Nolan features heavily with six works. His iconic Ned Kelly 1946, striding out on horseback, is the poster image for the exhibition and can be seen fluttering on a banner outside the Academy. Four of the six works are from his series on Kelly, and although this bulk of works may be considered a jewel in the exhibition, it does beg the question of whether Australia’s convict history has been overplayed in the advertising for the show.

A highlight of the Early Contemporary (1960-80) room is Olsen’s radiant ceiling triptych Sydney Sun 1965 which smiles down from above. The painting is hung horizontally from the ceiling, to be viewed by looking directly up, and is full of the exuberance and optimism of a brilliant summer’s day.

Overtly political artworks from the 1970s onwards are exhibited in room 11. Many of these pose comments on black/white relations; others explore the experiences of migrants and examine environmental threats. Bea Maddock’s Terra Spiritus... with a Darker Shade of Pale 1993-98 maps the coastline of Tasmania through rich ochres, labelling places with both their Indigenous and English names, in a reimagining of explorers’ depictions of the land. Further contemporary luminaries are found in the final two rooms; Howard Arkley, Rosalie Gascoigne, William Robinson, Elisabeth Cummings, Imants Tillers, Fiona Hall, John Beard and Danie Mellor are just a few.

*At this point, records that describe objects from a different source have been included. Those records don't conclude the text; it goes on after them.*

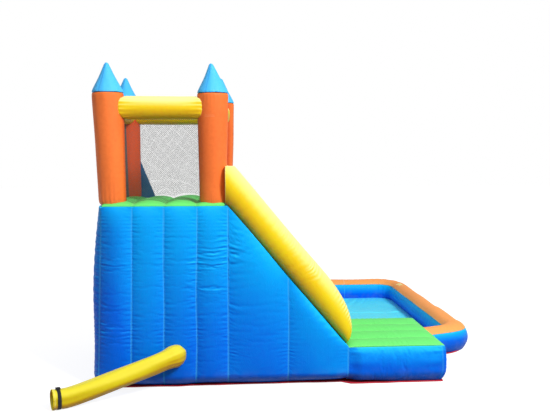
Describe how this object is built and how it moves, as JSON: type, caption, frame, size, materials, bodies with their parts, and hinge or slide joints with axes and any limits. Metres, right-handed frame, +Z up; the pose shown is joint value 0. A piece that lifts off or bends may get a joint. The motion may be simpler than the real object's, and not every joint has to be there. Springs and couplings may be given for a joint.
{
  "type": "inflatable water slide",
  "caption": "Inflatable castle tower on a seamed base, with a climbing lane, a slide lane, a landing deck, a splash pool and a blower sleeve.",
  "frame": {"origin": "on the ground under the middle of the castle tower", "axes": "+Z up, +X down the slide towards the deck and the pool, +Y from the climbing lane towards the slide lane and the pool's far end"},
  "size_m": [3.54, 3.9691, 2.5006],
  "materials": {
    "blue_oxford": "satin woven nylon, royal blue",
    "light_blue_oxford": "satin woven nylon, light blue",
    "pool_floor_blue": "satin coated fabric, pool blue",
    "green_oxford": "satin woven nylon, light green",
    "orange_oxford": "satin woven nylon, orange",
    "rim_orange_oxford": "satin woven nylon, light orange",
    "yellow_oxford": "satin woven nylon, yellow",
    "red_sheet": "coated ground sheet, red",
    "net_black": "knotless safety net, black",
    "black_webbing": "flat webbing, black",
    "zinc_steel": "zinc-plated steel",
    "black_plastic": "moulded plastic, black"
  },
  "bodies": {
    "root": {"anchor_tab_left_far": "black_webbing", "anchor_tab_left_near": "black_webbing", "anchor_tab_pool_far": "black_webbing", "anchor_tab_pool_right": "black_webbing", "anchor_tab_tower_far": "black_webbing", "castle_base": "blue_oxford", "castle_floor": "green_oxford", "climbing_hold_1": "orange_oxford", "climbing_hold_2": "orange_oxford", "climbing_hold_3": "orange_oxford", "climbing_hold_4": "orange_oxford", "climbing_hold_5": "orange_oxford", "climbing_mat": "green_oxford", "deck_base": "blue_oxford", "deck_top": "green_oxford", "far_crossbar": "yellow_oxford", "far_gusset": "blue_oxford", "far_left_cone": "light_blue_oxford", "far_left_pillar": "orange_oxford", "far_net": "net_black", "far_rail": "yellow_oxford", "far_right_cone": "light_blue_oxford", "far_right_pillar": "orange_oxford", "ground_sheet": "red_sheet", "inflation_sleeve": "yellow_oxford", "lane_divider": "yellow_oxford", "left_crossbar": "yellow_oxford", "left_net": "net_black", "near_crossbar": "yellow_oxford", "near_left_cone": "light_blue_oxford", "near_left_pillar": "orange_oxford", "near_net": "net_black", "near_rail": "yellow_oxford", "near_right_cone": "light_blue_oxford", "near_right_pillar": "orange_oxford", "pool_floor": "pool_floor_blue", "pool_rim_far": "rim_orange_oxford", "pool_rim_left": "rim_orange_oxford", "pool_rim_near": "rim_orange_oxford", "pool_rim_right": "rim_orange_oxford", "pool_wall_far": "blue_oxford", "pool_wall_left": "blue_oxford", "pool_wall_near": "blue_oxford", "pool_wall_right": "blue_oxford", "ramp_base": "blue_oxford", "right_crossbar": "yellow_oxford", "rim_patch": "yellow_oxford", "sleeve_buckle": "black_plastic", "sleeve_strap": "black_webbing", "slide_bed": "pool_floor_blue", "zip_tape": "black_webbing", "zip_teeth": "black_plastic"},
    "ring_left_near": {"anchor_ring_left_near": "zinc_steel"},
    "ring_left_far": {"anchor_ring_left_far": "zinc_steel"},
    "ring_tower_far": {"anchor_ring_tower_far": "zinc_steel"},
    "ring_pool_far": {"anchor_ring_pool_far": "zinc_steel"},
    "ring_pool_right": {"anchor_ring_pool_right": "zinc_steel"},
    "zip_slider": {"zip_slider": "zinc_steel"},
    "zip_pull": {"zip_pull": "zinc_steel"}
  },
  "joints": [
    {"name": "ring_left_near_swing", "type": "hinge", "parent": "root", "child": "ring_left_near", "pos_m": [-0.57138, -0.375, 0.17], "axis": [0, 1, 0], "range_deg": [0, 140]},
    {"name": "ring_left_far_swing", "type": "hinge", "parent": "root", "child": "ring_left_far", "pos_m": [-0.57138, 0.375, 0.17], "axis": [0, 1, 0], "range_deg": [0, 140]},
    {"name": "ring_tower_far_swing", "type": "hinge", "parent": "root", "child": "ring_tower_far", "pos_m": [-0.36, 0.7802, 0.17], "axis": [1, 0, 0], "range_deg": [0, 140]},
    {"name": "ring_pool_far_swing", "type": "hinge", "parent": "root", "child": "ring_pool_far", "pos_m": [1.78, 2.7337, 0.062], "axis": [1, 0, 0], "range_deg": [0, 140]},
    {"name": "ring_pool_right_swing", "type": "hinge", "parent": "root", "child": "ring_pool_right", "pos_m": [2.7287, 2.16, 0.062], "axis": [0, -1, 0], "range_deg": [0, 140]},
    {"name": "zip_travel", "type": "slide", "parent": "root", "child": "zip_slider", "axis": [1, 0, 0], "range_m": [0, 0.29]},
    {"name": "zip_pull_swing", "type": "hinge", "parent": "zip_slider", "child": "zip_pull", "pos_m": [0.5613, 0.7918, 0.15], "axis": [0, 0, 1], "range_deg": [0, 165]}
  ]
}
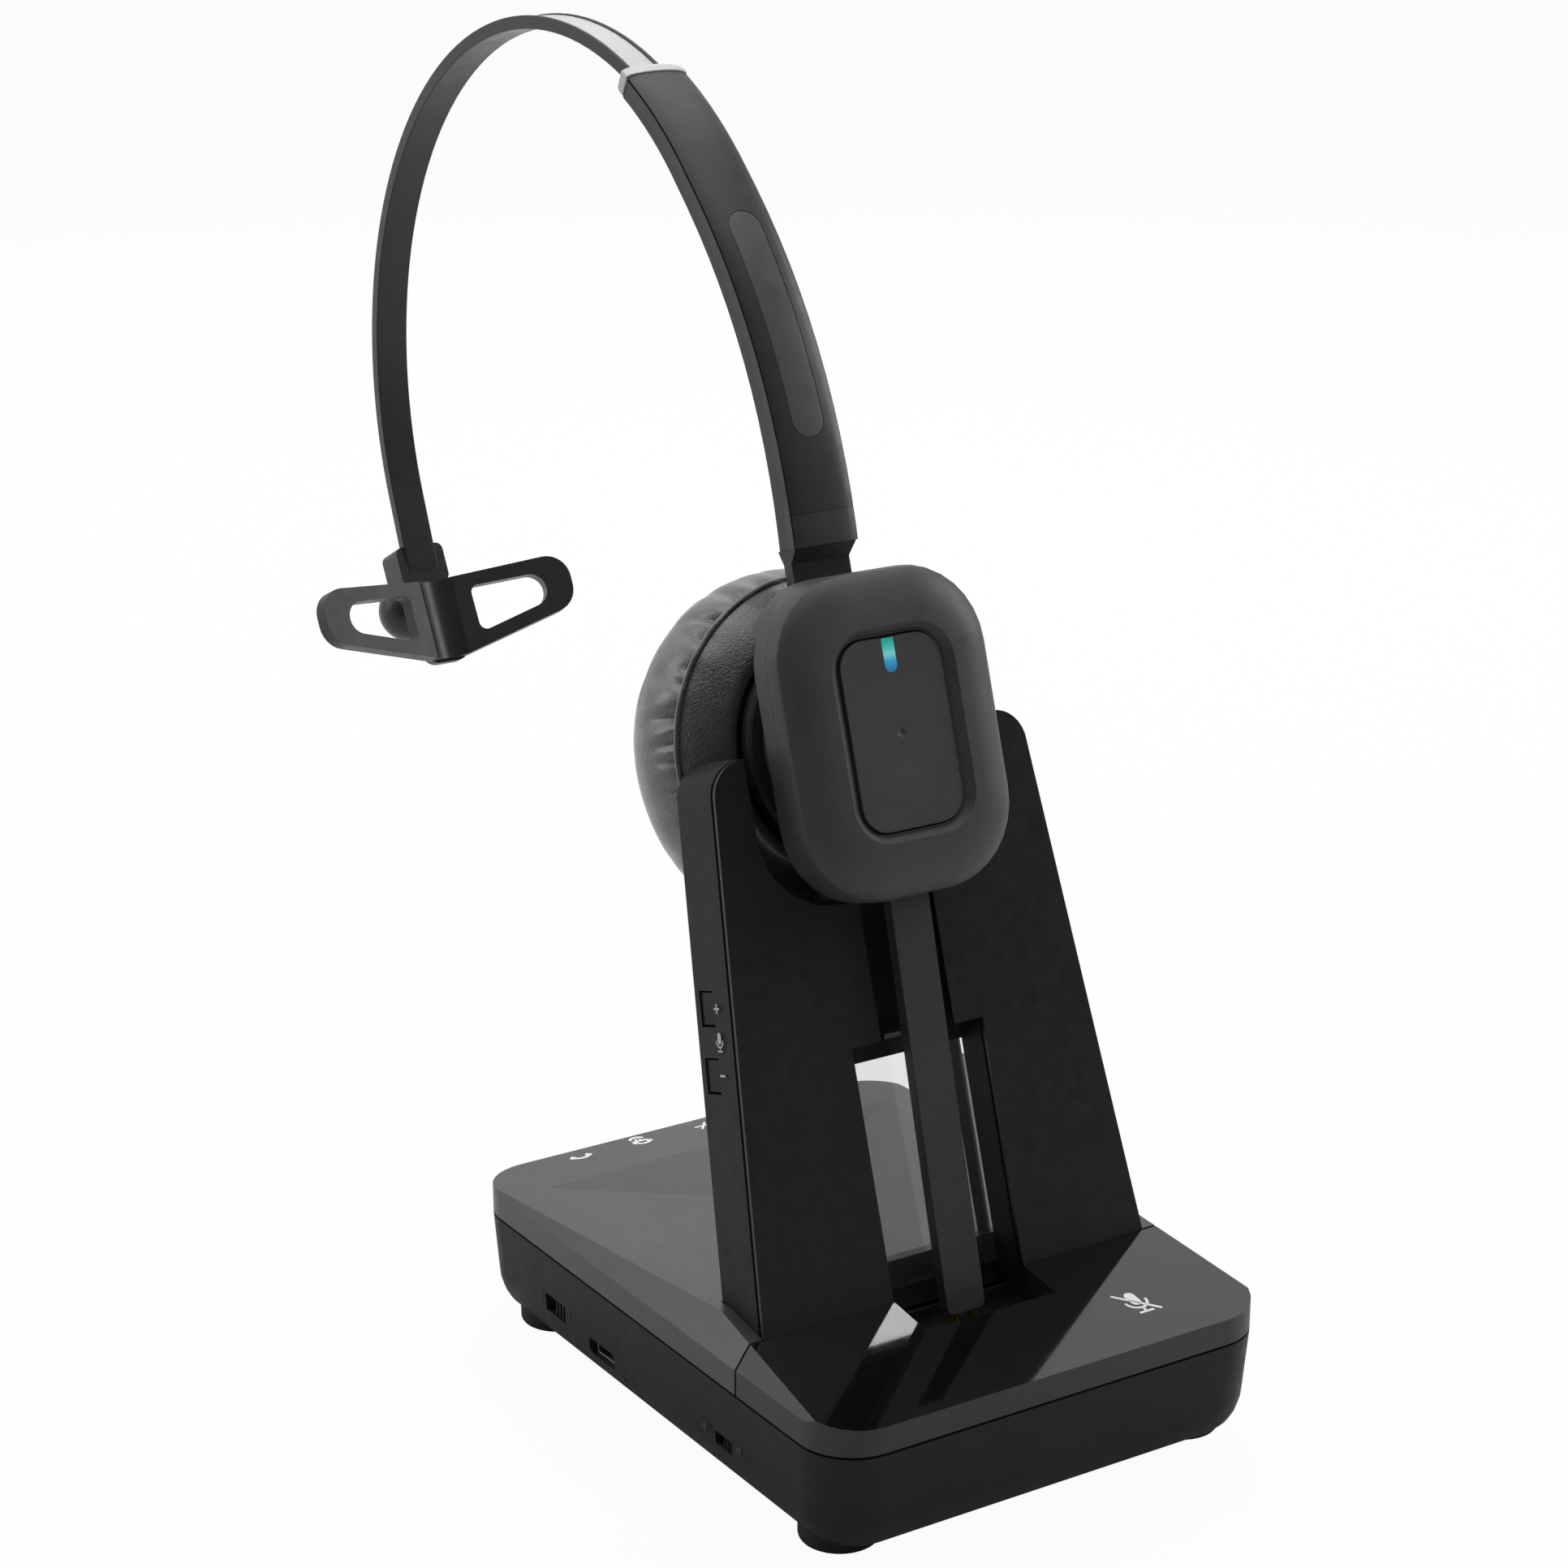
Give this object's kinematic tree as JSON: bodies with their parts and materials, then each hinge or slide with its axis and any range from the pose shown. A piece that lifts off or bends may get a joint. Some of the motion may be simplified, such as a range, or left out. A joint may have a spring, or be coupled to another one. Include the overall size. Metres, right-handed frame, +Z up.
{
  "type": "wireless headset with charging base",
  "caption": "Over-the-head wireless mono headset with a round ear cushion and a flat microphone boom, docked in the leaning tower of its desk charging base.",
  "frame": {"origin": "centre of the base's footprint, on the surface that the rubber feet stand on", "axes": "+Z up, front of the base towards -Y, +X to the right seen from the front"},
  "size_m": [0.09, 0.2359, 0.2297],
  "materials": {
    "base_plastic": "fine moulded texture",
    "cover_plastic": "fine moulded texture",
    "gloss_plastic": "piano black",
    "face_plastic": "smooth satin",
    "earpiece_plastic": "soft matte with a fine grain",
    "boom_plastic": "satin",
    "band_plastic": "satin",
    "key_plastic": "satin",
    "label_plastic": "satin, unmarked",
    "foot_rubber": "matte",
    "cushion_leatherette": "soft grained leatherette",
    "silver_trim": "satin silver",
    "window_clear": "clear",
    "light_guide": "translucent",
    "steel": "plated",
    "speaker_metal": "satin",
    "contact_gold": "gold plated",
    "circuit_board": "solder resist",
    "ballast": "plated",
    "battery_foil": "shrink sleeve"
  },
  "bodies": {
    "base": {"base_tray": "base_plastic", "rear_cover": "cover_plastic", "front_panel": "gloss_plastic", "rubber_feet": "foot_rubber", "tray_screws": "steel", "base_pcb": "circuit_board", "ballast_plate": "ballast", "micro_usb_socket": "steel", "slide_switches": "steel", "ringer_speaker": "speaker_metal", "charging_pins": "contact_gold", "tower_shell": "base_plastic", "tower_face": "face_plastic", "window_pane": "window_clear", "key_board": "circuit_board"},
    "ringer_slider": {"ringer_knob": "key_plastic"},
    "speaker_slider": {"speaker_knob": "key_plastic"},
    "mic_up": {"mic_up_key": "key_plastic"},
    "mic_down": {"mic_down_key": "key_plastic"},
    "headband": {"neck_yoke": "band_plastic", "sleeve_shell": "band_plastic", "sleeve_liner": "band_plastic", "sleeve_collar": "silver_trim", "label_inlay": "label_plastic"},
    "earpiece": {"housing_back": "earpiece_plastic", "housing_front": "earpiece_plastic", "earpiece_pcb": "circuit_board", "battery": "battery_foil", "boom_arm": "boom_plastic", "boom_contacts": "contact_gold", "microphone": "steel", "cushion_carrier": "key_plastic", "speaker_driver": "speaker_metal", "ear_grille": "key_plastic", "carrier_screws": "steel", "ear_cushion": "cushion_leatherette"},
    "call_key": {"call_button": "earpiece_plastic", "light_bar": "light_guide"},
    "band": {"slide_band": "band_plastic", "band_strip": "silver_trim", "pad_clip": "band_plastic"},
    "pad": {"head_pad": "band_plastic", "ball_stud": "steel"}
  },
  "joints": [
    {"name": "headset_lift", "type": "slide", "parent": "base", "child": "headband", "axis": [0, 0.302, 0.9533], "range_m": [0, 0.13]},
    {"name": "earpiece_swivel", "type": "hinge", "parent": "headband", "child": "earpiece", "pos_m": [0, -0.00251, 0.11906], "axis": [0, -0.9533, 0.302], "range_deg": [-3.5, 3.5]},
    {"name": "call_button_press", "type": "slide", "parent": "earpiece", "child": "call_key", "axis": [0, 0.9533, -0.302], "range_m": [0, 0.0006], "stiffness_N_per_m": 900},
    {"name": "band_extend", "type": "hinge", "parent": "headband", "child": "band", "pos_m": [0, 0.0993, 0.1537], "axis": [-1, 0, 0], "range_deg": [0, 17]},
    {"name": "pad_tilt", "type": "hinge", "parent": "band", "child": "pad", "pos_m": [0, 0.16902, 0.10124], "axis": [1, 0, 0], "range_deg": [-4, 8]},
    {"name": "mic_up_press", "type": "slide", "parent": "base", "child": "mic_up", "axis": [1, 0, 0], "range_m": [0, 0.0005], "stiffness_N_per_m": 600},
    {"name": "mic_down_press", "type": "slide", "parent": "base", "child": "mic_down", "axis": [1, 0, 0], "range_m": [0, 0.0005], "stiffness_N_per_m": 600},
    {"name": "ringer_slide", "type": "slide", "parent": "base", "child": "ringer_slider", "axis": [0, 1, 0], "range_m": [0, 0.0031]},
    {"name": "speaker_slide", "type": "slide", "parent": "base", "child": "speaker_slider", "axis": [0, 1, 0], "range_m": [0, 0.0024]}
  ]
}
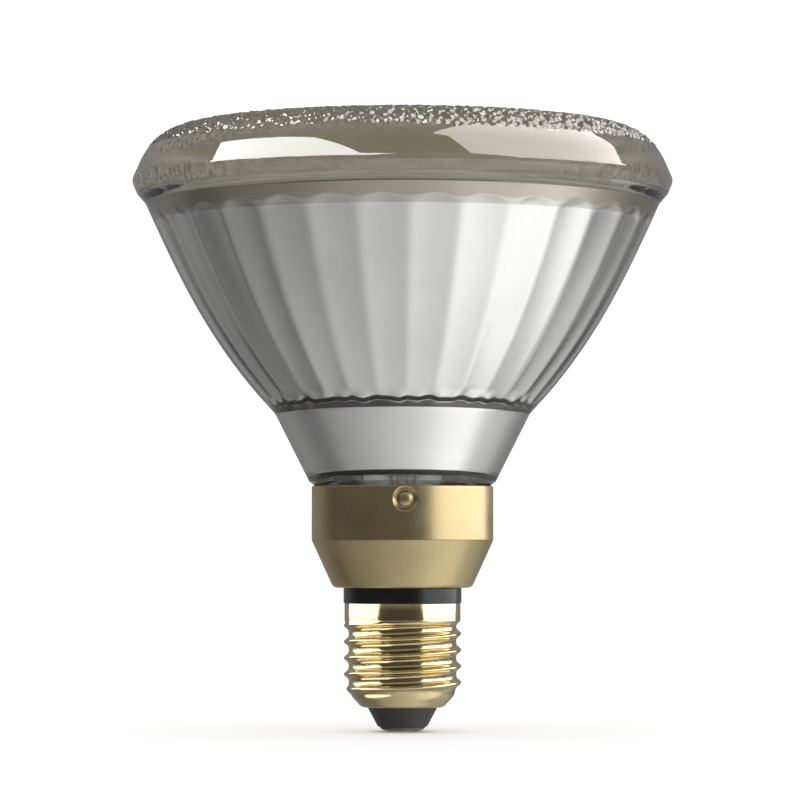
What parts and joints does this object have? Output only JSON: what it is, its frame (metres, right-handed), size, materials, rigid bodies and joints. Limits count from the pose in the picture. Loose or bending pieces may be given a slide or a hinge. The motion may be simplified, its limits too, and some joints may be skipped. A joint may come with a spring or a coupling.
{
  "type": "infrared heat lamp",
  "caption": "Infrared heat lamp: a fluted mirrored glass reflector with a domed stippled lens, on a crimped brass skirt and screw cap.",
  "frame": {"origin": "lowest point of the solder on the centre contact, on the lamp's axis", "axes": "+Z along the lamp's axis from cap to lens; the front crimp faces -Y"},
  "size_m": [0.121, 0.121, 0.1373],
  "materials": {
    "tinted_glass": "clear glass with a faint smoky olive tint, stippled face",
    "mirrored_glass": "clear pressed glass, mirrored inside",
    "clear_glass": "clear glass",
    "satin_brass": "satin",
    "polished_brass": "polished",
    "black_insulator": "gloss",
    "brown_insulator": "satin",
    "solder": "satin",
    "plated_steel": "satin",
    "tungsten": "satin"
  },
  "bodies": {
    "root": {"reflector": "mirrored_glass", "lens": "tinted_glass", "cap_skirt": "satin_brass", "insulating_ring": "black_insulator", "screw_shell": "polished_brass", "contact_insulator": "brown_insulator", "centre_contact": "polished_brass", "contact_solder": "solder", "shell_solder": "solder", "ferrule_left": "plated_steel", "ferrule_right": "plated_steel", "lead_post_left": "plated_steel", "lead_post_right": "plated_steel", "filament": "tungsten", "support_bead": "clear_glass", "hook_left": "tungsten", "hook_middle": "tungsten", "hook_right": "tungsten", "exhaust_tube": "clear_glass", "contact_wire": "plated_steel", "shell_wire": "plated_steel", "fuse": "clear_glass"}
  },
  "joints": []
}
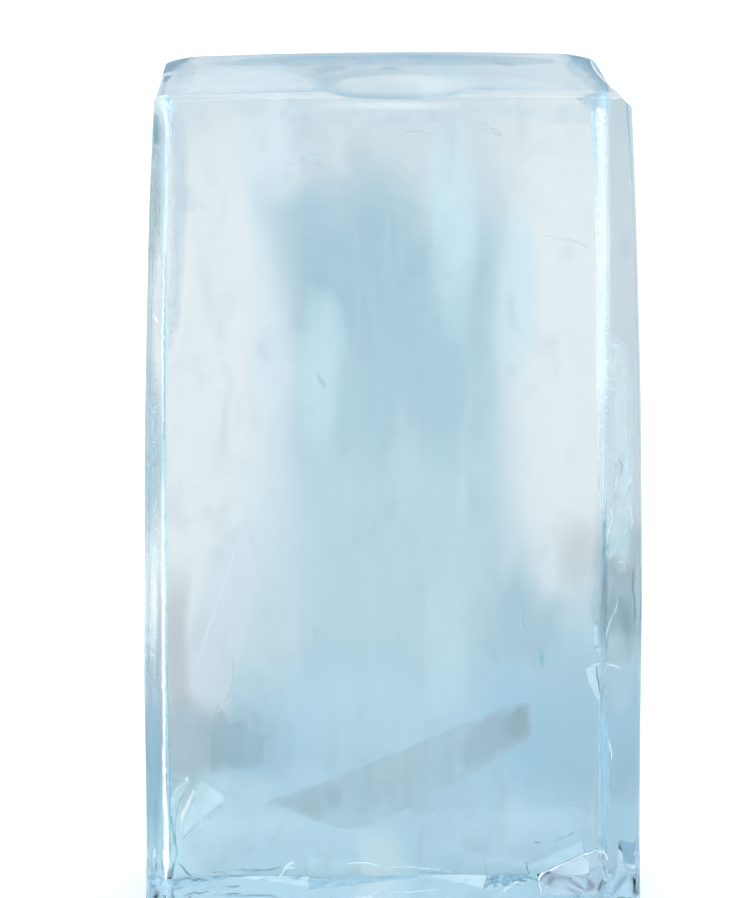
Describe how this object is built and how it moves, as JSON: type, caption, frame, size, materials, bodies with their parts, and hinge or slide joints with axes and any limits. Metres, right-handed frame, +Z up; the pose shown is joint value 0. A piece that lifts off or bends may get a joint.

A mesmerising finale appears in the final room with a cloudscape by Daniel Crooks. For the videowork Cloud Atlas (Fitzroy 1:23) 2012 Crooks mounted a camera to the roof of his car, aimed it skywards and drove in geometric patterns around Fitzroy, mapping the clouds that afternoon and capturing the dominance of the Australian wide sky.

Australia is an impressive and comprehensive exhibition. It is difficult to present a nation’s art under the banner of its name without fashioning a neat definition of its national character, or a simplification of its culture, even if unintentionally. Instead, Australia greets the viewer with a multifaceted image. For many non-Australian visitors, the breadth and overall introspection of works will come as a surprise; perhaps the mantle of colonial backwater may, just finally, be shrugged.